We were wandering around old Hanoi around lunchtime, when I began to smell the aroma of bar-b-q'd meat. As we neared the corner the smell was becoming incredible. The closer we got, the more my mouth was salivating. What we came across was a small shop with some low tables and chairs out front. There were a couple of girls grilling the meat over some charcoal burners. What we had encountered was Bun Cha or bar-b-q'd pork and noodles. A popular Hanoi lunchtime favourite. 

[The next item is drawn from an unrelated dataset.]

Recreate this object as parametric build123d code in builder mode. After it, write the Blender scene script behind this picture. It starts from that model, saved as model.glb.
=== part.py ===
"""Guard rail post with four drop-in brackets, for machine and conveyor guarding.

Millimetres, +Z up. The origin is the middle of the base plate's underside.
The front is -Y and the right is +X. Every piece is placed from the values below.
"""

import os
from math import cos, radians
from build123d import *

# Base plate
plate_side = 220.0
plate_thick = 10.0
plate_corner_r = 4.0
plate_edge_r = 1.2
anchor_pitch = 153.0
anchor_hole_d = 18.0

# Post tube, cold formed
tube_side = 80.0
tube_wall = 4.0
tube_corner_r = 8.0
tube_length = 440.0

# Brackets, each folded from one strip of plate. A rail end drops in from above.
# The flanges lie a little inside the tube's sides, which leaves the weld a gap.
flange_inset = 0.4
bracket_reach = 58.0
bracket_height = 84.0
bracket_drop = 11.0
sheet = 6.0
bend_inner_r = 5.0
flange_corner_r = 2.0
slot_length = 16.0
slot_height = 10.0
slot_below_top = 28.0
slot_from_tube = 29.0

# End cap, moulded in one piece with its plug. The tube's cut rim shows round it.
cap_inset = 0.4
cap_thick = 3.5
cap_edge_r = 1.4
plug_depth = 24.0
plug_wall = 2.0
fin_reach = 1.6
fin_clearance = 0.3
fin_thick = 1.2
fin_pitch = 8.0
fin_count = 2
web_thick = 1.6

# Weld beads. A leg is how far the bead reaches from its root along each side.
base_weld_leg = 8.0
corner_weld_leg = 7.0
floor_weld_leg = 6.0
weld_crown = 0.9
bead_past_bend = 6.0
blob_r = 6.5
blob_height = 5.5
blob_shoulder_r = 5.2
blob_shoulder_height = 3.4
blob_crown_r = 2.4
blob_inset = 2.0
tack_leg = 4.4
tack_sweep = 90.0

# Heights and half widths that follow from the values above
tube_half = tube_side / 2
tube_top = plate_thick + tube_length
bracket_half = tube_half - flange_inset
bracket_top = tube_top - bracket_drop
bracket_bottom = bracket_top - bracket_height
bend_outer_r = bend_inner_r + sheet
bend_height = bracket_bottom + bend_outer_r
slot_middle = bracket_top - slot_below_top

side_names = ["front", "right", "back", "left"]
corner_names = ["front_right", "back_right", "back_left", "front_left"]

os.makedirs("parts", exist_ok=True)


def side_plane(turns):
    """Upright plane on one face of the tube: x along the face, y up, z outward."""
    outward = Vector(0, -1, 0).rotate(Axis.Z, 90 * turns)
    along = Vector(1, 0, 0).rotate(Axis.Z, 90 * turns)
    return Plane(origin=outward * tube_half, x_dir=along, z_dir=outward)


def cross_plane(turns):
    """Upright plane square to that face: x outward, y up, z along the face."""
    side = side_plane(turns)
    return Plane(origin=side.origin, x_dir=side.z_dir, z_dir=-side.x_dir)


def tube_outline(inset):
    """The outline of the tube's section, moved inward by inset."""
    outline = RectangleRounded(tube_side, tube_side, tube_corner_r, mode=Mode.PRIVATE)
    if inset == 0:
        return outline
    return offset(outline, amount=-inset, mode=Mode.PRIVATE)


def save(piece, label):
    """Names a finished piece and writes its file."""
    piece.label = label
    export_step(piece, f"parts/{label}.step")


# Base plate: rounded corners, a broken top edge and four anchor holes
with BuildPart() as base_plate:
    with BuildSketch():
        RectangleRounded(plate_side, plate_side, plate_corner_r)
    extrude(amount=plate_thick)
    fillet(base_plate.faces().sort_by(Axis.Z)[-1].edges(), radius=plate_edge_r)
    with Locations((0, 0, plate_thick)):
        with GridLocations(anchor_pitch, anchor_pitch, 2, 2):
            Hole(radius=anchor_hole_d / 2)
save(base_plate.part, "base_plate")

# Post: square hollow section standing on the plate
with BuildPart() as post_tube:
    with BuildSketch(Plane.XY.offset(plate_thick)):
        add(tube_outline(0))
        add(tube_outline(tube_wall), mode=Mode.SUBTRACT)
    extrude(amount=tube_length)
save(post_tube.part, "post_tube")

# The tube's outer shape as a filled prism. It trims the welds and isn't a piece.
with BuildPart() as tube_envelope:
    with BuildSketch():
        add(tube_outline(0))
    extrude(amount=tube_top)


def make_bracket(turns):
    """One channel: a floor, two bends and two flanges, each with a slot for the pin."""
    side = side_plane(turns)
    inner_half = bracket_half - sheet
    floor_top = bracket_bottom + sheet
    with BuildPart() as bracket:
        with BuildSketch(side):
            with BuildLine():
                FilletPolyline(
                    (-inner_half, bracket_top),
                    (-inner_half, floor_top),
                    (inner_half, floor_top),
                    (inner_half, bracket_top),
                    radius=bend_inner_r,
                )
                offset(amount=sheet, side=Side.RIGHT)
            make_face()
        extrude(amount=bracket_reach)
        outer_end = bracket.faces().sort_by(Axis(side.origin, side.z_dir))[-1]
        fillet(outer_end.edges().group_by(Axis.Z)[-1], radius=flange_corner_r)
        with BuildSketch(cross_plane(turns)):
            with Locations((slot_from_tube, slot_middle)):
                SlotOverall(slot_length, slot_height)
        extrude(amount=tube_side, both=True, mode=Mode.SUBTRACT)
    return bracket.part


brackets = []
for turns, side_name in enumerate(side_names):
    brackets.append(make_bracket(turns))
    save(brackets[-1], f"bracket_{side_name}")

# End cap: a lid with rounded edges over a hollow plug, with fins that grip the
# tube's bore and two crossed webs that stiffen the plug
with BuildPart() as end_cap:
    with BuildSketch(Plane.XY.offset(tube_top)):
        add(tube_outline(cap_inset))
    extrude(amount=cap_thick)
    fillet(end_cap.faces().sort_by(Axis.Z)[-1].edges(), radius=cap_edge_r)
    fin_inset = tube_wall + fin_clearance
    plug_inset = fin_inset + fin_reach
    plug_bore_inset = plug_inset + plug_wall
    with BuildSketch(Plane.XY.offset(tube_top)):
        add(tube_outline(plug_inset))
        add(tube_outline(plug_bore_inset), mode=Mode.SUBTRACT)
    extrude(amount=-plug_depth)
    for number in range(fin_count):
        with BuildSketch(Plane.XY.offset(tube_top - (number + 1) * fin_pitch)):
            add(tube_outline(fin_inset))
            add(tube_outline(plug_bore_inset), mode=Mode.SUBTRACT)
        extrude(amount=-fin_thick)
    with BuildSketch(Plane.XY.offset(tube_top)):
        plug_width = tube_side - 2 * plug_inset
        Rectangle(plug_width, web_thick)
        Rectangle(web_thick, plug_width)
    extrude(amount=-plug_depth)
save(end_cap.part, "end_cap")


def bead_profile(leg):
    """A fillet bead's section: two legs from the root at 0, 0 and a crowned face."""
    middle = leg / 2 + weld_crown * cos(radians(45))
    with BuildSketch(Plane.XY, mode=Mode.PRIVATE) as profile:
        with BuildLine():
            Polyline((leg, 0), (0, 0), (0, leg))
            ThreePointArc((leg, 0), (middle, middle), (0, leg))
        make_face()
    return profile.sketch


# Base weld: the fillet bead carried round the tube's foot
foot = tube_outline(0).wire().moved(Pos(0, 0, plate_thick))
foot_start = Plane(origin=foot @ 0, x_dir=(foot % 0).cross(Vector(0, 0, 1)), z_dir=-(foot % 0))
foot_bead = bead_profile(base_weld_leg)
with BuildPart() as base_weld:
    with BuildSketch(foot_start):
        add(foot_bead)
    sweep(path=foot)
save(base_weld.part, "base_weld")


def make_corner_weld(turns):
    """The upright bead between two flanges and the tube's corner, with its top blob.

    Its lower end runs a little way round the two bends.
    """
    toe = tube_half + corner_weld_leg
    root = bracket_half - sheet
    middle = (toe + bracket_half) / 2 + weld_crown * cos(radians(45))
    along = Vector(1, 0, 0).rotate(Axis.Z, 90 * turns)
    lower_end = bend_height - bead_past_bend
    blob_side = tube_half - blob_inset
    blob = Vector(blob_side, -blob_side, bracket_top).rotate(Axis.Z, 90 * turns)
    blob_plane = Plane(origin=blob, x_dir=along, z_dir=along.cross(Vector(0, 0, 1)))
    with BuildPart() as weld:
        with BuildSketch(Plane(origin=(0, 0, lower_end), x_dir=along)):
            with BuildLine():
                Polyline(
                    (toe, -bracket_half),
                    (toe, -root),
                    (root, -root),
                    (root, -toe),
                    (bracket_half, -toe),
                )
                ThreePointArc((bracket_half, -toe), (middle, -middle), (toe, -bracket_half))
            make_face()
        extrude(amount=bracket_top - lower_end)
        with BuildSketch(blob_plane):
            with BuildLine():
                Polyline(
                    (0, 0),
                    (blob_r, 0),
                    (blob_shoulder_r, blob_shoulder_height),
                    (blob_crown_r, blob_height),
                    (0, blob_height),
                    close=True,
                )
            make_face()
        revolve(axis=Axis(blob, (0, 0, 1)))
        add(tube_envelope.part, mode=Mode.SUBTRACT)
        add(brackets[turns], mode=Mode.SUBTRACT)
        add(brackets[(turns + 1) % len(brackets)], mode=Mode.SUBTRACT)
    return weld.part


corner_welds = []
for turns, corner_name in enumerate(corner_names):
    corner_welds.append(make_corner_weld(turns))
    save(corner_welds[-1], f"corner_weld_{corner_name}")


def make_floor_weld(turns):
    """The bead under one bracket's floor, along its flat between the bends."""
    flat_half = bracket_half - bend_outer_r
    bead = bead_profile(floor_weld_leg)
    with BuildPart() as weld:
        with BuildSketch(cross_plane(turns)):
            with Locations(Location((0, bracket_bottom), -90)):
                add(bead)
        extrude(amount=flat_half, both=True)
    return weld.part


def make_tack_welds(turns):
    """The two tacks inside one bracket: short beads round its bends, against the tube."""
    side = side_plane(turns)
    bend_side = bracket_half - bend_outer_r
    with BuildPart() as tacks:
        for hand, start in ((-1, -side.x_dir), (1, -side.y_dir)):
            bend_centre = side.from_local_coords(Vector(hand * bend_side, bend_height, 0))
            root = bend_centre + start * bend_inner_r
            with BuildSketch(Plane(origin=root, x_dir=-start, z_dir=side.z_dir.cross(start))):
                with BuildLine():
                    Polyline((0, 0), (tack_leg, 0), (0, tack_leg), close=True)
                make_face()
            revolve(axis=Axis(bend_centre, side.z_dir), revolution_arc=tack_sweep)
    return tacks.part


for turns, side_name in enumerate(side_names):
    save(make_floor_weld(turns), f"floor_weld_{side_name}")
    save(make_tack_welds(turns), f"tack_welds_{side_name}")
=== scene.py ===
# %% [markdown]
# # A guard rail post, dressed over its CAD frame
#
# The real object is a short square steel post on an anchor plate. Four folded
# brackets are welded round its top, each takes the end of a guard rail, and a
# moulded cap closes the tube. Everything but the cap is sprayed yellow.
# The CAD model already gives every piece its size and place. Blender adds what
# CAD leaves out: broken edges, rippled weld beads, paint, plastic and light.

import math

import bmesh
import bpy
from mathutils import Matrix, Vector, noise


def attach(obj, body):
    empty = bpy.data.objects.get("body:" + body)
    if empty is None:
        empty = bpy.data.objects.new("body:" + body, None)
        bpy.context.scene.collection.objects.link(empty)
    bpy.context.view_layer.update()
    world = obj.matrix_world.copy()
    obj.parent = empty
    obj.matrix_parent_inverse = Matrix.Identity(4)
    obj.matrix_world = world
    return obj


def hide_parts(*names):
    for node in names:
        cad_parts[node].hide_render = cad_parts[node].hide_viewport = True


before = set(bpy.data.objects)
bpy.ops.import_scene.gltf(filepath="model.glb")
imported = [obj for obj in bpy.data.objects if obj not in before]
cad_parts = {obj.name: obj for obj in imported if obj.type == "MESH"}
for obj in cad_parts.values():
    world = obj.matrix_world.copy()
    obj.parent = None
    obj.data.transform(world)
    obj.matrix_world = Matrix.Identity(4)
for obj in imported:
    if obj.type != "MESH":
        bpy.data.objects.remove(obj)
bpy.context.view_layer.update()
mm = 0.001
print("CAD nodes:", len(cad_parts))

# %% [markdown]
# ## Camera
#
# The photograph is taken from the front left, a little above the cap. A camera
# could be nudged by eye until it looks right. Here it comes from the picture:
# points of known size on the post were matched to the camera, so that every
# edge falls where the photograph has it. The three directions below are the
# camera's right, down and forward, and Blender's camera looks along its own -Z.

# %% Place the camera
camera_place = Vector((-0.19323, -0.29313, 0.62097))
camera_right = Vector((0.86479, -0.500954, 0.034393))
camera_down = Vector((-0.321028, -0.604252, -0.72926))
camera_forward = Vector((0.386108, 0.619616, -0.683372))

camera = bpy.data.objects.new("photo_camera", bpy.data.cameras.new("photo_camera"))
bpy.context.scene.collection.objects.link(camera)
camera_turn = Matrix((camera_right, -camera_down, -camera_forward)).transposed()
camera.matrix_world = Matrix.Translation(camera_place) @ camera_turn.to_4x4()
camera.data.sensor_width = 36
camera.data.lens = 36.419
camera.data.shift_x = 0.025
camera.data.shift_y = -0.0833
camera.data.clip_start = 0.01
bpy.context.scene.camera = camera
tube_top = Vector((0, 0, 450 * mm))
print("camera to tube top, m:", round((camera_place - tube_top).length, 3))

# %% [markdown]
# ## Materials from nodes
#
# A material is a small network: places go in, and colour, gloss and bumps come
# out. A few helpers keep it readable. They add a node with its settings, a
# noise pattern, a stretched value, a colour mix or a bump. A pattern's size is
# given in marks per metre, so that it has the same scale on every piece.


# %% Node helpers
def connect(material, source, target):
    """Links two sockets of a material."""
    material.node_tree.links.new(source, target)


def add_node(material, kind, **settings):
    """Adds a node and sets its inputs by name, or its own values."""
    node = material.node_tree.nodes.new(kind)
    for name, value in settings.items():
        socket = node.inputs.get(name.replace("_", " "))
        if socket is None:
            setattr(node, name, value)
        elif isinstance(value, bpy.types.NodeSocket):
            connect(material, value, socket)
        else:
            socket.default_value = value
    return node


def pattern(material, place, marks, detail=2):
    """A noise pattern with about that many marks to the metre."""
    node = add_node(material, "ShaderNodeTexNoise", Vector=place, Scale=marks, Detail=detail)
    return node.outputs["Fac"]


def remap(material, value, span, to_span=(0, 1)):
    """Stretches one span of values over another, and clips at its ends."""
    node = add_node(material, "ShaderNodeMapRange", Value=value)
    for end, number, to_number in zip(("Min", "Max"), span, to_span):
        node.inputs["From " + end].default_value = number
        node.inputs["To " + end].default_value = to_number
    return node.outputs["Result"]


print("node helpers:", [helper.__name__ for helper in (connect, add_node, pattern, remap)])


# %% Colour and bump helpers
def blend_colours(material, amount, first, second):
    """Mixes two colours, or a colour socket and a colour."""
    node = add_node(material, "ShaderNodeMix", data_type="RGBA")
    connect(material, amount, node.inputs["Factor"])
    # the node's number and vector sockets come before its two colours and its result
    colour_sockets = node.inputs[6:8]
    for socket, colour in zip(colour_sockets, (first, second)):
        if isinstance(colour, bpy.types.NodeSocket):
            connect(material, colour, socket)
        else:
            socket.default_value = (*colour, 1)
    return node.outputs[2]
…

We had to wait for a little bit as the place was packed. A very good omen. We finally managed to find two seats and a table under a tree. We were really not sure on what we were going to get, so we just ordered for 2. What came were 2 plates of fresh rice noodles, 2 bowls of bar-b-q'd pork in a fish sauce stock, and a dish of salad leaves. Everyone around seemed to have their preferred way of eating them. Some people were mixing noodles and salad leaves into the fish sauce and pork, others were just mixing the noodles and eating the leaves separate. I enjoyed dipping the noodles into the sauce and then eating them straight away. The pork was succulent and had a lovely chargrilled taste to it. The fish sauce stock, was just the right side of fishyness. Any more and it would had overpowered the pork. 


It was such a delight to eat. The noodles were as fresh as could be. The pork was chargrilling before our very eyes. The salad leaves were fresh and had a great taste to them. I am getting to love mint more and more as a salad leaf. This simple dish just typifies how fresh ingredients used very simply are worth their weight in gold. This is what I am trying to do with my cooking. Sometimes it works, sometimes not. But in Vietnam, the times it works, they are incredible. I hope that I can reproduce Bun Cha in my own kitchen one day, as good as we had in Hanoi. And what made it even better was that it only cost us 20,000 Dong each, about £1.50p for us both. Could life get any better.